DATASET ROWS —
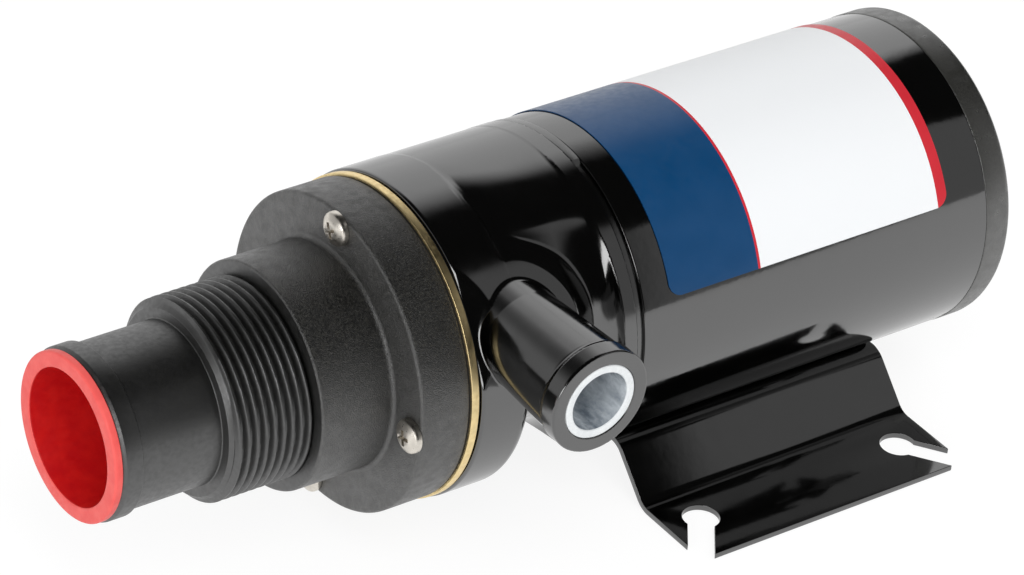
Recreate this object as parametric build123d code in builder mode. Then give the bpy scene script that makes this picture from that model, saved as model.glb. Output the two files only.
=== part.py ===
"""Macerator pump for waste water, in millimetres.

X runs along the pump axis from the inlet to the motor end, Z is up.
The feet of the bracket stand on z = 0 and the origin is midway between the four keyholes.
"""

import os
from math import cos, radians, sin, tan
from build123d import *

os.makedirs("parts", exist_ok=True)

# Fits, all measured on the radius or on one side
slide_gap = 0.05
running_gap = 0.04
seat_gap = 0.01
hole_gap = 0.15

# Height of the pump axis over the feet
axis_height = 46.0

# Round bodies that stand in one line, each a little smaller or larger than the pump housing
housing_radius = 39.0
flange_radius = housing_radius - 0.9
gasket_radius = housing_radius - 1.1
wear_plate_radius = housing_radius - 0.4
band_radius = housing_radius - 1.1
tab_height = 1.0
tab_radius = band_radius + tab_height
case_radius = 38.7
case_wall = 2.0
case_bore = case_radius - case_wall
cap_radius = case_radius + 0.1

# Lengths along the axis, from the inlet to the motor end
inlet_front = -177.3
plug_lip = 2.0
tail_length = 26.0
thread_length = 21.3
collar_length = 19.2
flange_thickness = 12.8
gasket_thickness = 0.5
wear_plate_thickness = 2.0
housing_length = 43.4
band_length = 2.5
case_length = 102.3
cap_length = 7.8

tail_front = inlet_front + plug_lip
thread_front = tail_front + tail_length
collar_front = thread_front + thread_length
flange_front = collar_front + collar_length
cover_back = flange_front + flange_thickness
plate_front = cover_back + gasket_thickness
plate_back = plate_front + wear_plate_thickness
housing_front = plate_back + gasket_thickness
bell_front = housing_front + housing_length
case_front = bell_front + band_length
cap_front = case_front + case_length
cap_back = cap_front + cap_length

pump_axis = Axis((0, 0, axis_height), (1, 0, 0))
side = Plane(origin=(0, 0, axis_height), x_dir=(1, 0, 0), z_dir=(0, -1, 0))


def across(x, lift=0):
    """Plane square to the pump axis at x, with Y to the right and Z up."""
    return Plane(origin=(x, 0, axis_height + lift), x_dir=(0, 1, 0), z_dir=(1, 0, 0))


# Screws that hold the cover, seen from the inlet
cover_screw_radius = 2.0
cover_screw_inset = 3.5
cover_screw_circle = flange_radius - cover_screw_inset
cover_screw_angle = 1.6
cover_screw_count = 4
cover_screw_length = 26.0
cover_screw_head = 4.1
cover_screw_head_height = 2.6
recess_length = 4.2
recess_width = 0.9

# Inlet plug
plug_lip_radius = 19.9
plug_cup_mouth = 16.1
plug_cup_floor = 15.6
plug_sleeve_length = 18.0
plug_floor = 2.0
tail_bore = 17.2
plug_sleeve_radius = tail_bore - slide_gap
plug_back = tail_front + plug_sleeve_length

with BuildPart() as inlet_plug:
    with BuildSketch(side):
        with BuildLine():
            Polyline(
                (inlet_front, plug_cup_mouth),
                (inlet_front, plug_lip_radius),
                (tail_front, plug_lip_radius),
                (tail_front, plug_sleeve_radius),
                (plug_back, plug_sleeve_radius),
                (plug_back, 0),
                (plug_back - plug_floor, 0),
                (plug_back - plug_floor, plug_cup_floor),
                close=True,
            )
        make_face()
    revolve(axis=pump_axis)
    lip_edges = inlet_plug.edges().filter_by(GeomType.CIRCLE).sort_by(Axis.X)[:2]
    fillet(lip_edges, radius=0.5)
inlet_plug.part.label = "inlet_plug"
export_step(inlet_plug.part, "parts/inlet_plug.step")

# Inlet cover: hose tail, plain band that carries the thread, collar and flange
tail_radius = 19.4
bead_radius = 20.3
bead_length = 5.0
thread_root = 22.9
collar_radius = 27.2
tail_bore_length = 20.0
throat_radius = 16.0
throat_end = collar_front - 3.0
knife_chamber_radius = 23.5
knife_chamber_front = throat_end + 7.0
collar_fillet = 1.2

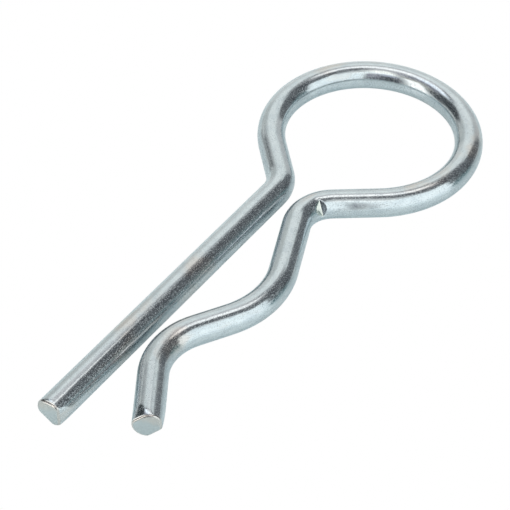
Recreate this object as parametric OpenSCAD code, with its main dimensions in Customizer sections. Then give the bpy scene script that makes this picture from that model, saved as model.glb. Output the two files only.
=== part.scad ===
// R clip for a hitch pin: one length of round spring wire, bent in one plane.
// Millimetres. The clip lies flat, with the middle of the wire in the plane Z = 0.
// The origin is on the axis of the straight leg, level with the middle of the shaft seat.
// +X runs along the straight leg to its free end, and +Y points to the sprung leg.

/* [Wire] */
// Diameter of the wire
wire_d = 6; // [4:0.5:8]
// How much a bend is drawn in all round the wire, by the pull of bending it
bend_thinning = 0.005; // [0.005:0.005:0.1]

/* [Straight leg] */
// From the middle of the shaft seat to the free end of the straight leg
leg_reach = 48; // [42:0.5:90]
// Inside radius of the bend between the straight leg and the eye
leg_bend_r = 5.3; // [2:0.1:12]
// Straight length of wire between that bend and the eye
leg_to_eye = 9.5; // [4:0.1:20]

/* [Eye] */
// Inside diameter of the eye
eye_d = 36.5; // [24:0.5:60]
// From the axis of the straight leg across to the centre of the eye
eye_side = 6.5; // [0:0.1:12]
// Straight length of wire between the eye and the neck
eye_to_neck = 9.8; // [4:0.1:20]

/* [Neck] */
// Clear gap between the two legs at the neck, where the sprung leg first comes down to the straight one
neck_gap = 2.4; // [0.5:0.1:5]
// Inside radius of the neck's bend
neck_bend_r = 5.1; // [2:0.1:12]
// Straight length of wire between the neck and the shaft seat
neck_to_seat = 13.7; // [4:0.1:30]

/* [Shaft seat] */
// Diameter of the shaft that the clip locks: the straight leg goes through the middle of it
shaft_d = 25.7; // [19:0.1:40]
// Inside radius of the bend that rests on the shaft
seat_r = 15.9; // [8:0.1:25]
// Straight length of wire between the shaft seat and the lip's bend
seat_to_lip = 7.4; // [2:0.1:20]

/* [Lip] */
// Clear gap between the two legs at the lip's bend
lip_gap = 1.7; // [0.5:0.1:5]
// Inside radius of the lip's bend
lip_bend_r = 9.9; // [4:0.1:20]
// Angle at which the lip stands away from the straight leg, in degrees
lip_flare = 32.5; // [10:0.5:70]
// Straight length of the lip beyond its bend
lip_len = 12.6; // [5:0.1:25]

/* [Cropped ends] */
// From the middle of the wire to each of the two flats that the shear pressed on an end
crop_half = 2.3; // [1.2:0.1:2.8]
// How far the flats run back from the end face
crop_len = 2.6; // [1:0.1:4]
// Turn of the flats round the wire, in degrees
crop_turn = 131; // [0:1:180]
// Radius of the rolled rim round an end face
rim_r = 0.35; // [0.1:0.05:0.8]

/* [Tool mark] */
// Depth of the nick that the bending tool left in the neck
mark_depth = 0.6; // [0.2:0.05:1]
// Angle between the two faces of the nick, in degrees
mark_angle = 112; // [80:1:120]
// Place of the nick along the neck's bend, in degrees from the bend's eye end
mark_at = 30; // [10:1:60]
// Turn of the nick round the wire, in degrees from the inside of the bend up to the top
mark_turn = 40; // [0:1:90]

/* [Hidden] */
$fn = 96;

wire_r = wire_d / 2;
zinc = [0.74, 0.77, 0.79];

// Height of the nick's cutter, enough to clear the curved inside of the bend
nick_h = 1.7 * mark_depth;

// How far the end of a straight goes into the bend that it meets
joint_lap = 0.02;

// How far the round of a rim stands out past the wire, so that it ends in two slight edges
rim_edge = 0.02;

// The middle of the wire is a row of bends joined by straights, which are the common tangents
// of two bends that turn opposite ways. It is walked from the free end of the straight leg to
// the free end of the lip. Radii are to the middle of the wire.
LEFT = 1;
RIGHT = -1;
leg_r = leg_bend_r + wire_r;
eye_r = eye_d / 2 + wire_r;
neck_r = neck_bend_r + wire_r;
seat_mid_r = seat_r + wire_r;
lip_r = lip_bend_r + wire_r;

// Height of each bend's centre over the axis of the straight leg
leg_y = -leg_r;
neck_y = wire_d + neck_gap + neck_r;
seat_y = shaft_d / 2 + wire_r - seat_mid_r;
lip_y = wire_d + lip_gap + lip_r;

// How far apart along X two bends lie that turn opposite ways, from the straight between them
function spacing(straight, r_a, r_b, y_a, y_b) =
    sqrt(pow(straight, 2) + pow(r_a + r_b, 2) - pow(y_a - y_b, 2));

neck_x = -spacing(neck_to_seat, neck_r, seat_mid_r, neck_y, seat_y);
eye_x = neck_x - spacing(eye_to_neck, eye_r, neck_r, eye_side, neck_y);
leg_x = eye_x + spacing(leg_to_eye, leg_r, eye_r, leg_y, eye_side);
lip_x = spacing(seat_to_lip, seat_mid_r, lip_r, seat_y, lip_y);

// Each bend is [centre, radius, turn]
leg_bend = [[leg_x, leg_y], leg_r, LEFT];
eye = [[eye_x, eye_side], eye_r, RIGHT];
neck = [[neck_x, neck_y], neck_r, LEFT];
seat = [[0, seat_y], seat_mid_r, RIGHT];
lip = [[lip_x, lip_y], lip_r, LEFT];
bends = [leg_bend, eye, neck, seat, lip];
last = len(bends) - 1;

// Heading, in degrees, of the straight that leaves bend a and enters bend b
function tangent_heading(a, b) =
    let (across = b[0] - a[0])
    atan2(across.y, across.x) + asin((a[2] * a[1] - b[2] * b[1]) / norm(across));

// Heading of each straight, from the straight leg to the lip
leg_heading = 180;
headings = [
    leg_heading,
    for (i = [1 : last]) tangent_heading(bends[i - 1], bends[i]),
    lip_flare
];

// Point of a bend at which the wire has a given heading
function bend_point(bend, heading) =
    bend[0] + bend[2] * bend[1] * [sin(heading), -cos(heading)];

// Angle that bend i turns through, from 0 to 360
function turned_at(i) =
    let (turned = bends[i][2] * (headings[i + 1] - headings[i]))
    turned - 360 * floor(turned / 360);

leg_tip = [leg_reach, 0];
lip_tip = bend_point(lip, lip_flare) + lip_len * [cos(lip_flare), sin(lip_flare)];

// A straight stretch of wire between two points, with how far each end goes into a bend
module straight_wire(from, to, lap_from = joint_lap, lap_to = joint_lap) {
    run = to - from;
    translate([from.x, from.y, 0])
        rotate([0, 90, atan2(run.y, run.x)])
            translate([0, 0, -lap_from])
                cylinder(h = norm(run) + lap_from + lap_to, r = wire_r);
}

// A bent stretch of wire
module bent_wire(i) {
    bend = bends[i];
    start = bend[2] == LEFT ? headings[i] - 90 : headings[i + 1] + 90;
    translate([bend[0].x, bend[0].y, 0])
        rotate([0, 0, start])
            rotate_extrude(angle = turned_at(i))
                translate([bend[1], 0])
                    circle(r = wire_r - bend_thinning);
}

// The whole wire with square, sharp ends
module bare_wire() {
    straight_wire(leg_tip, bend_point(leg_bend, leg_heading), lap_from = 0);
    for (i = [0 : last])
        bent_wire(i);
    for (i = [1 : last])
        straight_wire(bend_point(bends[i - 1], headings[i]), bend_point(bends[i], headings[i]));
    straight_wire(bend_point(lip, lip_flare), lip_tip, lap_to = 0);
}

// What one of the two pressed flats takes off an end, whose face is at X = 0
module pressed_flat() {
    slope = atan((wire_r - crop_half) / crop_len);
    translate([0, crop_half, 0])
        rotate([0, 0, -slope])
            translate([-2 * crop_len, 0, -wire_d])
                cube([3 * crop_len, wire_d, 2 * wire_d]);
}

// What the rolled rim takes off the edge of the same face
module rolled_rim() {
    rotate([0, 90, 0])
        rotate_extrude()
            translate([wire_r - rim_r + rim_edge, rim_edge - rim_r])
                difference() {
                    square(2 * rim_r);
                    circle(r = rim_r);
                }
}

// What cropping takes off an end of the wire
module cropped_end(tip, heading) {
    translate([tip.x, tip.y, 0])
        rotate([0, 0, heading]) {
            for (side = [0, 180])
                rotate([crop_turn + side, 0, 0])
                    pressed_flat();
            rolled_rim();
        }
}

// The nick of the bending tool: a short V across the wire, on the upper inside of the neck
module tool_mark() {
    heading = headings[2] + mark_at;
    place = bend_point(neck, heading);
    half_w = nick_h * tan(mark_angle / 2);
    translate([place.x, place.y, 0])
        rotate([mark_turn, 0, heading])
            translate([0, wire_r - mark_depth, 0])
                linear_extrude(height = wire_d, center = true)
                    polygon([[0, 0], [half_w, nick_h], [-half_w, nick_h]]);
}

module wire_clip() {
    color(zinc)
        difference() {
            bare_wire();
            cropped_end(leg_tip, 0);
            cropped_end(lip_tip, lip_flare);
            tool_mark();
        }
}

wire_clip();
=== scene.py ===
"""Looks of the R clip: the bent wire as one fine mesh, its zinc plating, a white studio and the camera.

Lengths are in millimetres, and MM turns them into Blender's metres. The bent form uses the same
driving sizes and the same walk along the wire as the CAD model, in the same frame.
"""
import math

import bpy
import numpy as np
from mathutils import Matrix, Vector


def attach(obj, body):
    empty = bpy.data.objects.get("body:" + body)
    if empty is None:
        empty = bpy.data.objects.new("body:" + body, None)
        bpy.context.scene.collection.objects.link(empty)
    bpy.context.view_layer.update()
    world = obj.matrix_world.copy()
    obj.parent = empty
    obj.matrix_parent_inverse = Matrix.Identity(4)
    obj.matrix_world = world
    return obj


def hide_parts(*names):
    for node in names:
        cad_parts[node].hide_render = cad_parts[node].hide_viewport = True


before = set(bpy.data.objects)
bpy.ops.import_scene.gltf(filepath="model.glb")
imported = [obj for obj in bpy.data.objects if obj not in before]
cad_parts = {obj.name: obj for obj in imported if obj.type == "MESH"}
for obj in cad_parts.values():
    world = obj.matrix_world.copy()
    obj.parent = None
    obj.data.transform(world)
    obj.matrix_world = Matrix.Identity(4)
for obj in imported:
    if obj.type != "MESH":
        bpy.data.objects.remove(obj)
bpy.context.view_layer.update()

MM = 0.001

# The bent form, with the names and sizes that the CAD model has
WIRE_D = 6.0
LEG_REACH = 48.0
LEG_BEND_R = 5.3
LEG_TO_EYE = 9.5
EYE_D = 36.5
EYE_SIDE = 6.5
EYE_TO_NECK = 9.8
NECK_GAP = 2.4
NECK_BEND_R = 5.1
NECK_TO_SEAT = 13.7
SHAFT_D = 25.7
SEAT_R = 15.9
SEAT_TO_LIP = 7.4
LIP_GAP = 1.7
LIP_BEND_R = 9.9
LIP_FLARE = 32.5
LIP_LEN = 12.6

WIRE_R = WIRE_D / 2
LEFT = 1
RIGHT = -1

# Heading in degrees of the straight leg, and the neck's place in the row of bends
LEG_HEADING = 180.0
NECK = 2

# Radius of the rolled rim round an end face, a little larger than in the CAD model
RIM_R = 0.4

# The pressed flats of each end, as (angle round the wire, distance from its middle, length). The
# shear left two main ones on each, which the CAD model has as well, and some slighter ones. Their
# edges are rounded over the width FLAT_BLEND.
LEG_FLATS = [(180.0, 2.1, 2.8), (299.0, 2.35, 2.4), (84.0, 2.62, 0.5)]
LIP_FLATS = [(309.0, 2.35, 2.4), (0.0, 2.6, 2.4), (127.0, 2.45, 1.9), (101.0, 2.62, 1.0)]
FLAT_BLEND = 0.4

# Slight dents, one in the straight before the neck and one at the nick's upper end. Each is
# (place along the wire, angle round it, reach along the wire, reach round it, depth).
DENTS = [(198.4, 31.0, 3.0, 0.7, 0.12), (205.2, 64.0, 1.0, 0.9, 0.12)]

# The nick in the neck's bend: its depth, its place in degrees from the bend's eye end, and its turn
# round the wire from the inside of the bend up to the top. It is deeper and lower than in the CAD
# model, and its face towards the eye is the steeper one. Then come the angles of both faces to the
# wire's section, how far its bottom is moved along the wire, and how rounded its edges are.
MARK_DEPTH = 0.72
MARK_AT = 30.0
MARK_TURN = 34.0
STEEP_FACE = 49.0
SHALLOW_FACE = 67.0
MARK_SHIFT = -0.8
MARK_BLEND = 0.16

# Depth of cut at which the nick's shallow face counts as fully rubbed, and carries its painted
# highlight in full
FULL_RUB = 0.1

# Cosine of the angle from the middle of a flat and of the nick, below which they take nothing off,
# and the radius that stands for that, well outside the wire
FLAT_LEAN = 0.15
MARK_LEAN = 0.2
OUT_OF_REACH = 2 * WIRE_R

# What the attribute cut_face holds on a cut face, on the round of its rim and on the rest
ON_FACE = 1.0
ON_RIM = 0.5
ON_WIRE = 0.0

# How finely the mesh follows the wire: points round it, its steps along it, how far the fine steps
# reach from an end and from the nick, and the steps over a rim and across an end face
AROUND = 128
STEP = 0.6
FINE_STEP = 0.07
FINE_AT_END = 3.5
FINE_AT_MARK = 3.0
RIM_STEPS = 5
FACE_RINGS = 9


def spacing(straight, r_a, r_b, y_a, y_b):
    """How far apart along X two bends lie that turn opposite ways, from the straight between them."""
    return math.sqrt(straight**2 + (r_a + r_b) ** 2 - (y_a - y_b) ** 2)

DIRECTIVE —
Only the lines from the beginning of the material to the line containing "water, in millimetres." should be echoed, verbatim and in full.

RESULT OF THE EXERCISE —
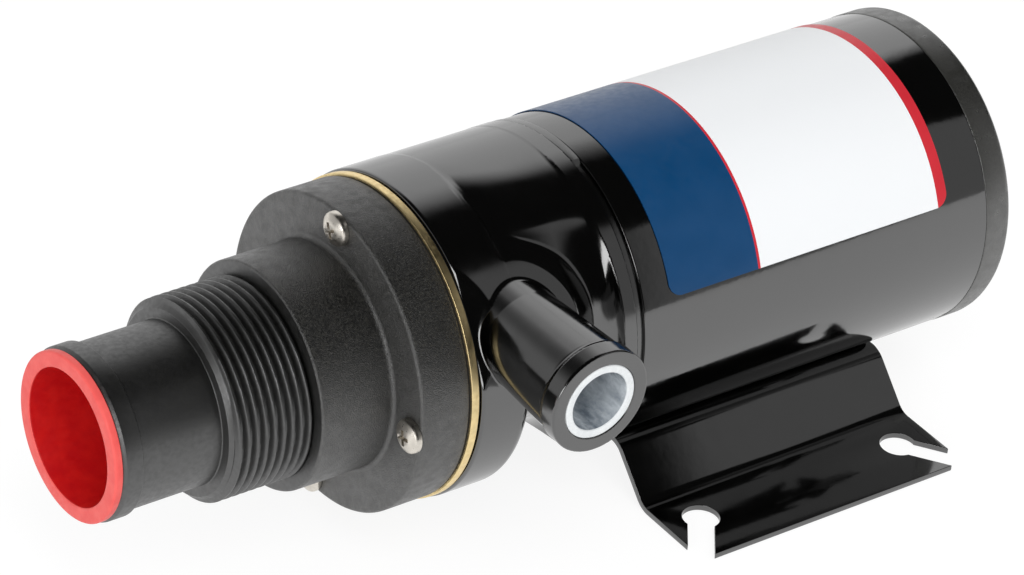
Recreate this object as parametric build123d code in builder mode. Then give the bpy scene script that makes this picture from that model, saved as model.glb. Output the two files only.
=== part.py ===
"""Macerator pump for waste water, in millimetres.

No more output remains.